Information supplied
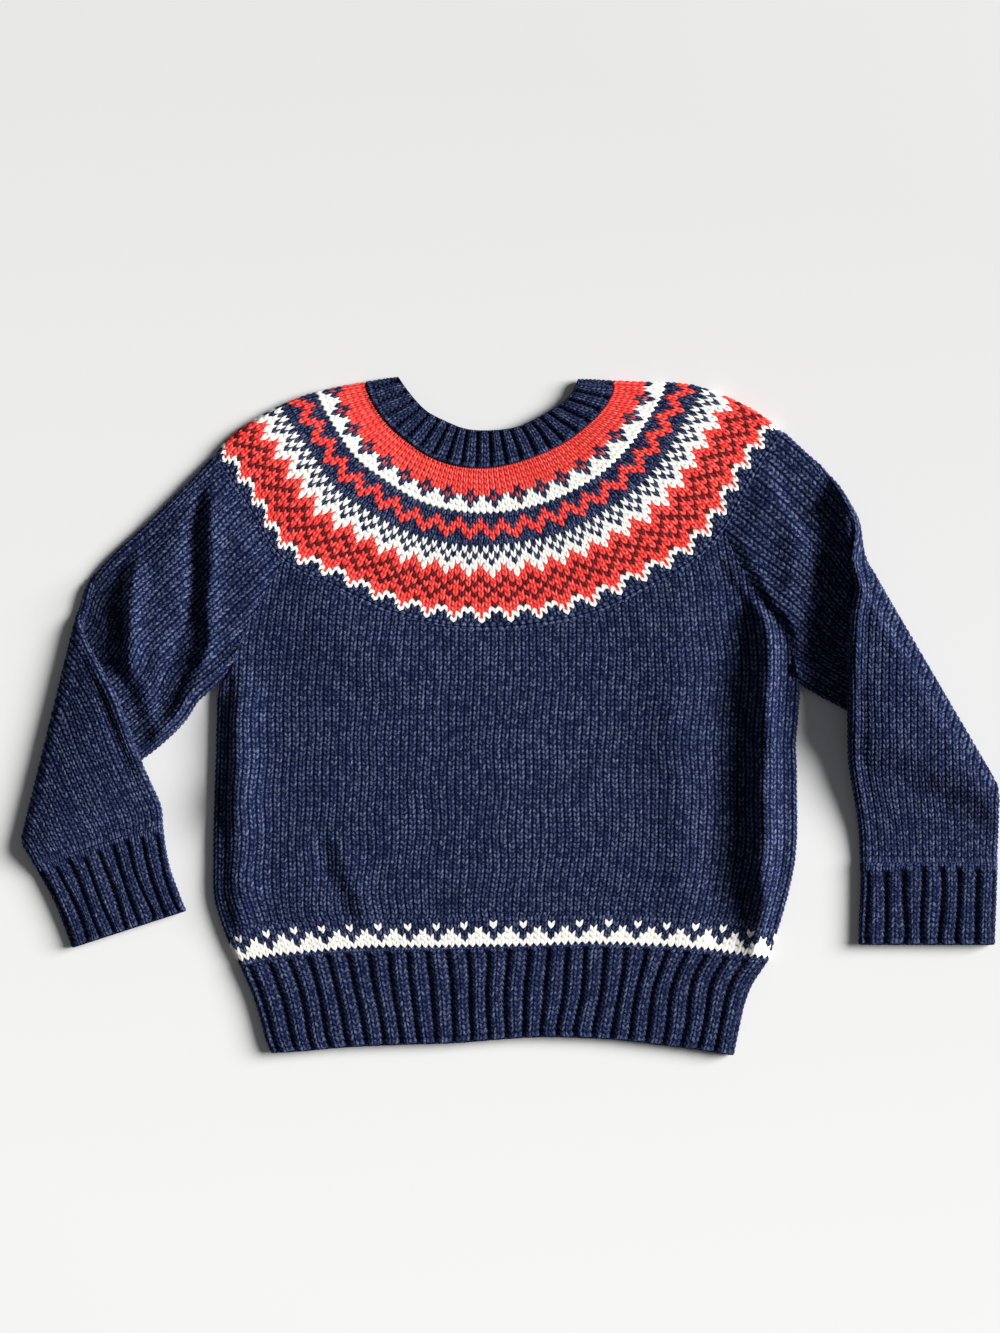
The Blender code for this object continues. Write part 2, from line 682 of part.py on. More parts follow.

---

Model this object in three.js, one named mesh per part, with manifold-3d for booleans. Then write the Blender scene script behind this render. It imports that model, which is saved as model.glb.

---

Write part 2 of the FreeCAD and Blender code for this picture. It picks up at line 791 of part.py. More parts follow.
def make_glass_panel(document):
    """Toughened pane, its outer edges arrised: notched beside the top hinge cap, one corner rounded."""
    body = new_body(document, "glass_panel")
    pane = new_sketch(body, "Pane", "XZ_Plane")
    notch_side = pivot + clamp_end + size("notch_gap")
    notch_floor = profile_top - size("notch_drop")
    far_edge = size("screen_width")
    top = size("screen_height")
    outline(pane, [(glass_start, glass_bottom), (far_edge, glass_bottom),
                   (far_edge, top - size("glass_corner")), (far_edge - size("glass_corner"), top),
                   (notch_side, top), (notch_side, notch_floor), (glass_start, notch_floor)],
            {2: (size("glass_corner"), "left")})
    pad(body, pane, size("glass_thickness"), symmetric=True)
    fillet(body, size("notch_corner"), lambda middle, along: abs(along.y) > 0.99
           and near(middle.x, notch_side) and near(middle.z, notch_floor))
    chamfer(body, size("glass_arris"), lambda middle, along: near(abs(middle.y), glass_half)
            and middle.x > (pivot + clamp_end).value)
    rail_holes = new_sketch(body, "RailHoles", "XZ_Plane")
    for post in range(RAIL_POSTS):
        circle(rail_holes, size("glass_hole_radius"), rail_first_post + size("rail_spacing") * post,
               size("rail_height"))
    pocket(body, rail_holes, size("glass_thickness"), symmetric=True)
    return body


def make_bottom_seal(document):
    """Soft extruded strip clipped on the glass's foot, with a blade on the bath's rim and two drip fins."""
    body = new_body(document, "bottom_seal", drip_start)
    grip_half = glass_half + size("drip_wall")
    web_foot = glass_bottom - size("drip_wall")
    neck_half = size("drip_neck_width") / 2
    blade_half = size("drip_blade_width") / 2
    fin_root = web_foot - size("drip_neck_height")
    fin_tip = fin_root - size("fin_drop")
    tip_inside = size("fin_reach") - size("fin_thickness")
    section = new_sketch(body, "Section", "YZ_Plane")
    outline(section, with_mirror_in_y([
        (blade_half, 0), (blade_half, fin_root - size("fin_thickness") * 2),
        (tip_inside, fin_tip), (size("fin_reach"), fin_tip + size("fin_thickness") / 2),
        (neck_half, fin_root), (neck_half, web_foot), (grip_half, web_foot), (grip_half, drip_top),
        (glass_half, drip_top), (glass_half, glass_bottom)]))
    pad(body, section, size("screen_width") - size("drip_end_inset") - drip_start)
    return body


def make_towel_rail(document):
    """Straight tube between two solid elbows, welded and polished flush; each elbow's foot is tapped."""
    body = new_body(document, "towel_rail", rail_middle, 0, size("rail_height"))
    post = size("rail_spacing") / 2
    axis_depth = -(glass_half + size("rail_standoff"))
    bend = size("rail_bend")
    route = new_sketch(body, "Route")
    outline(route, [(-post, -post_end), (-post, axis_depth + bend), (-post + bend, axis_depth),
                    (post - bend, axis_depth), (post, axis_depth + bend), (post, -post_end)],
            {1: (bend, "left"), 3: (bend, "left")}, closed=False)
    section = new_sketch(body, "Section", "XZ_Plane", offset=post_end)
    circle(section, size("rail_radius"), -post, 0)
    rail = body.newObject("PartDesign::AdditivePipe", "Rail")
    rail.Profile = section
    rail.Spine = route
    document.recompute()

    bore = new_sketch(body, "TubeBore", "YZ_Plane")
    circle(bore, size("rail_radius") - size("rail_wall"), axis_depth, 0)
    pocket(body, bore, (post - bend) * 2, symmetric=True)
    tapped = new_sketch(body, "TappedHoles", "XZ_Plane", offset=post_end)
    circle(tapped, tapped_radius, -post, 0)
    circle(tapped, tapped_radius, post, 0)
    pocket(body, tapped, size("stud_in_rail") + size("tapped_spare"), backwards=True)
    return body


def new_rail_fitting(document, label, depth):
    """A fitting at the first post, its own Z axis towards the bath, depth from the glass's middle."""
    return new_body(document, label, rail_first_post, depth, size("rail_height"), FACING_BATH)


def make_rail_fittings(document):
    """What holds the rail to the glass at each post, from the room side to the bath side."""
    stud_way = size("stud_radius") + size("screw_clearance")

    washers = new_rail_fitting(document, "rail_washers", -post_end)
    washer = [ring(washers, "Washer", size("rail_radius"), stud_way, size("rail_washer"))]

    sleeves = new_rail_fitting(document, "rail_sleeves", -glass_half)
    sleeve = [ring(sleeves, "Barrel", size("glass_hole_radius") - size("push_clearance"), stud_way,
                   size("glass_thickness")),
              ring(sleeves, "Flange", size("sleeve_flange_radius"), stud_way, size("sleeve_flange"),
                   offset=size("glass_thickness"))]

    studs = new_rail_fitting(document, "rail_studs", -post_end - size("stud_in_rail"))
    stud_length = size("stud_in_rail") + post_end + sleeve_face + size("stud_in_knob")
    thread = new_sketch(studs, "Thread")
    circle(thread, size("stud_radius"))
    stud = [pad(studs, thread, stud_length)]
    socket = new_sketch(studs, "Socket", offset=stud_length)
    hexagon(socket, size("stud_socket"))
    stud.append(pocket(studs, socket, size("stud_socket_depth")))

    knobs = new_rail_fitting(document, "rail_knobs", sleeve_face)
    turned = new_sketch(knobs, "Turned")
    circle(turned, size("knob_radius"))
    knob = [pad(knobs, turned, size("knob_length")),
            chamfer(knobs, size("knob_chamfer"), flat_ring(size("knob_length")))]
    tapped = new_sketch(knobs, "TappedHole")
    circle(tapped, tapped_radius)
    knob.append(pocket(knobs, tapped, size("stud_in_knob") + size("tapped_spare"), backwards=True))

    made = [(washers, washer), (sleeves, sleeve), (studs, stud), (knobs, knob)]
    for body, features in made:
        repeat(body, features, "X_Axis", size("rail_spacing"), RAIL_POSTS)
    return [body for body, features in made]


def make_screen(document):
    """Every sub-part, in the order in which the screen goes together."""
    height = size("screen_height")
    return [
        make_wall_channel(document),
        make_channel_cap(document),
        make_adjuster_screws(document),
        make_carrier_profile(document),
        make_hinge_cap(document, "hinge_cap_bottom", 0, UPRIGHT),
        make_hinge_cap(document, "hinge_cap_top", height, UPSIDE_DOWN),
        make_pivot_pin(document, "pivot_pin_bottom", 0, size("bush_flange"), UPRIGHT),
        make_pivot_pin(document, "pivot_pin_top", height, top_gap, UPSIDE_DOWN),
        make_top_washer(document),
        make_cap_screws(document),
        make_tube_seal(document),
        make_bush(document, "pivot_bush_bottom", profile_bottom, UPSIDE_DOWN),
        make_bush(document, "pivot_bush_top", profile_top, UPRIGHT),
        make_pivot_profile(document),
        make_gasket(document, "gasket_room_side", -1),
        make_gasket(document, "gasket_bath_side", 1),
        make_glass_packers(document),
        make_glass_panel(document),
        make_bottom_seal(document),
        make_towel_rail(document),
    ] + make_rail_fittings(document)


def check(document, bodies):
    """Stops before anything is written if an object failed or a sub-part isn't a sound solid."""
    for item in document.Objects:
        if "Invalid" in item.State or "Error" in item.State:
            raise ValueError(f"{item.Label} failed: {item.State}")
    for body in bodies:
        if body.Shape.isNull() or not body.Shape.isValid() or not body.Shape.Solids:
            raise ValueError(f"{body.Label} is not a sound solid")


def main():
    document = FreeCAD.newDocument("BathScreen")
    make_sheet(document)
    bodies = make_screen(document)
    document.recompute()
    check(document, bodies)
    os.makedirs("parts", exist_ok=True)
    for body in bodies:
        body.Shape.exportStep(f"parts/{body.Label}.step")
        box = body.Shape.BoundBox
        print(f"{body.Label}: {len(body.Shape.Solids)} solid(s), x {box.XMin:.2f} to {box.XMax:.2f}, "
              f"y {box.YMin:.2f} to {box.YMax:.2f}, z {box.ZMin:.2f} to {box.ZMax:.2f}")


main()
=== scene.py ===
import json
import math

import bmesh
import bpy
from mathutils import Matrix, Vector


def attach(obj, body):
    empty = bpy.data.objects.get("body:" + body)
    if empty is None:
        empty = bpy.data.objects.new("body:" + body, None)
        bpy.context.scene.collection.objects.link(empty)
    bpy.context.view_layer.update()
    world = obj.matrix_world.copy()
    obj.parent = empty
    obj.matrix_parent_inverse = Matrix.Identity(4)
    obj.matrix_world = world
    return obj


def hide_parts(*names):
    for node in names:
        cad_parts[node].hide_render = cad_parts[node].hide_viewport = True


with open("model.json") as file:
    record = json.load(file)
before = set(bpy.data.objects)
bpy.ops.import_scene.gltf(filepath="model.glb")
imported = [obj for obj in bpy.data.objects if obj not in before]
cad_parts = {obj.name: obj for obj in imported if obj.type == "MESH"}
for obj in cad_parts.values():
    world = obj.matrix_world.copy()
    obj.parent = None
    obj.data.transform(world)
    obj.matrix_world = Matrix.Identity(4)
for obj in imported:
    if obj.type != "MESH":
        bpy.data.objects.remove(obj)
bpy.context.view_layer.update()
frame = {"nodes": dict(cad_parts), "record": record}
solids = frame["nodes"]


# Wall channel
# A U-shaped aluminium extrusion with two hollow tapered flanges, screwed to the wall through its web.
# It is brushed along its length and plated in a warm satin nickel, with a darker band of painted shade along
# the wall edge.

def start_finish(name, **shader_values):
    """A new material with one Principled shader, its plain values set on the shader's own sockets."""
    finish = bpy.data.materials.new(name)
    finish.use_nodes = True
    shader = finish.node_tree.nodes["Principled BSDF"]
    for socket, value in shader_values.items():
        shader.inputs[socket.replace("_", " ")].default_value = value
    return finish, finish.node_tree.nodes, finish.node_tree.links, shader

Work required
Copy out each line of the listing that holds "record".

Task output
    record = json.load(file)
frame = {"nodes": dict(cad_parts), "record": record}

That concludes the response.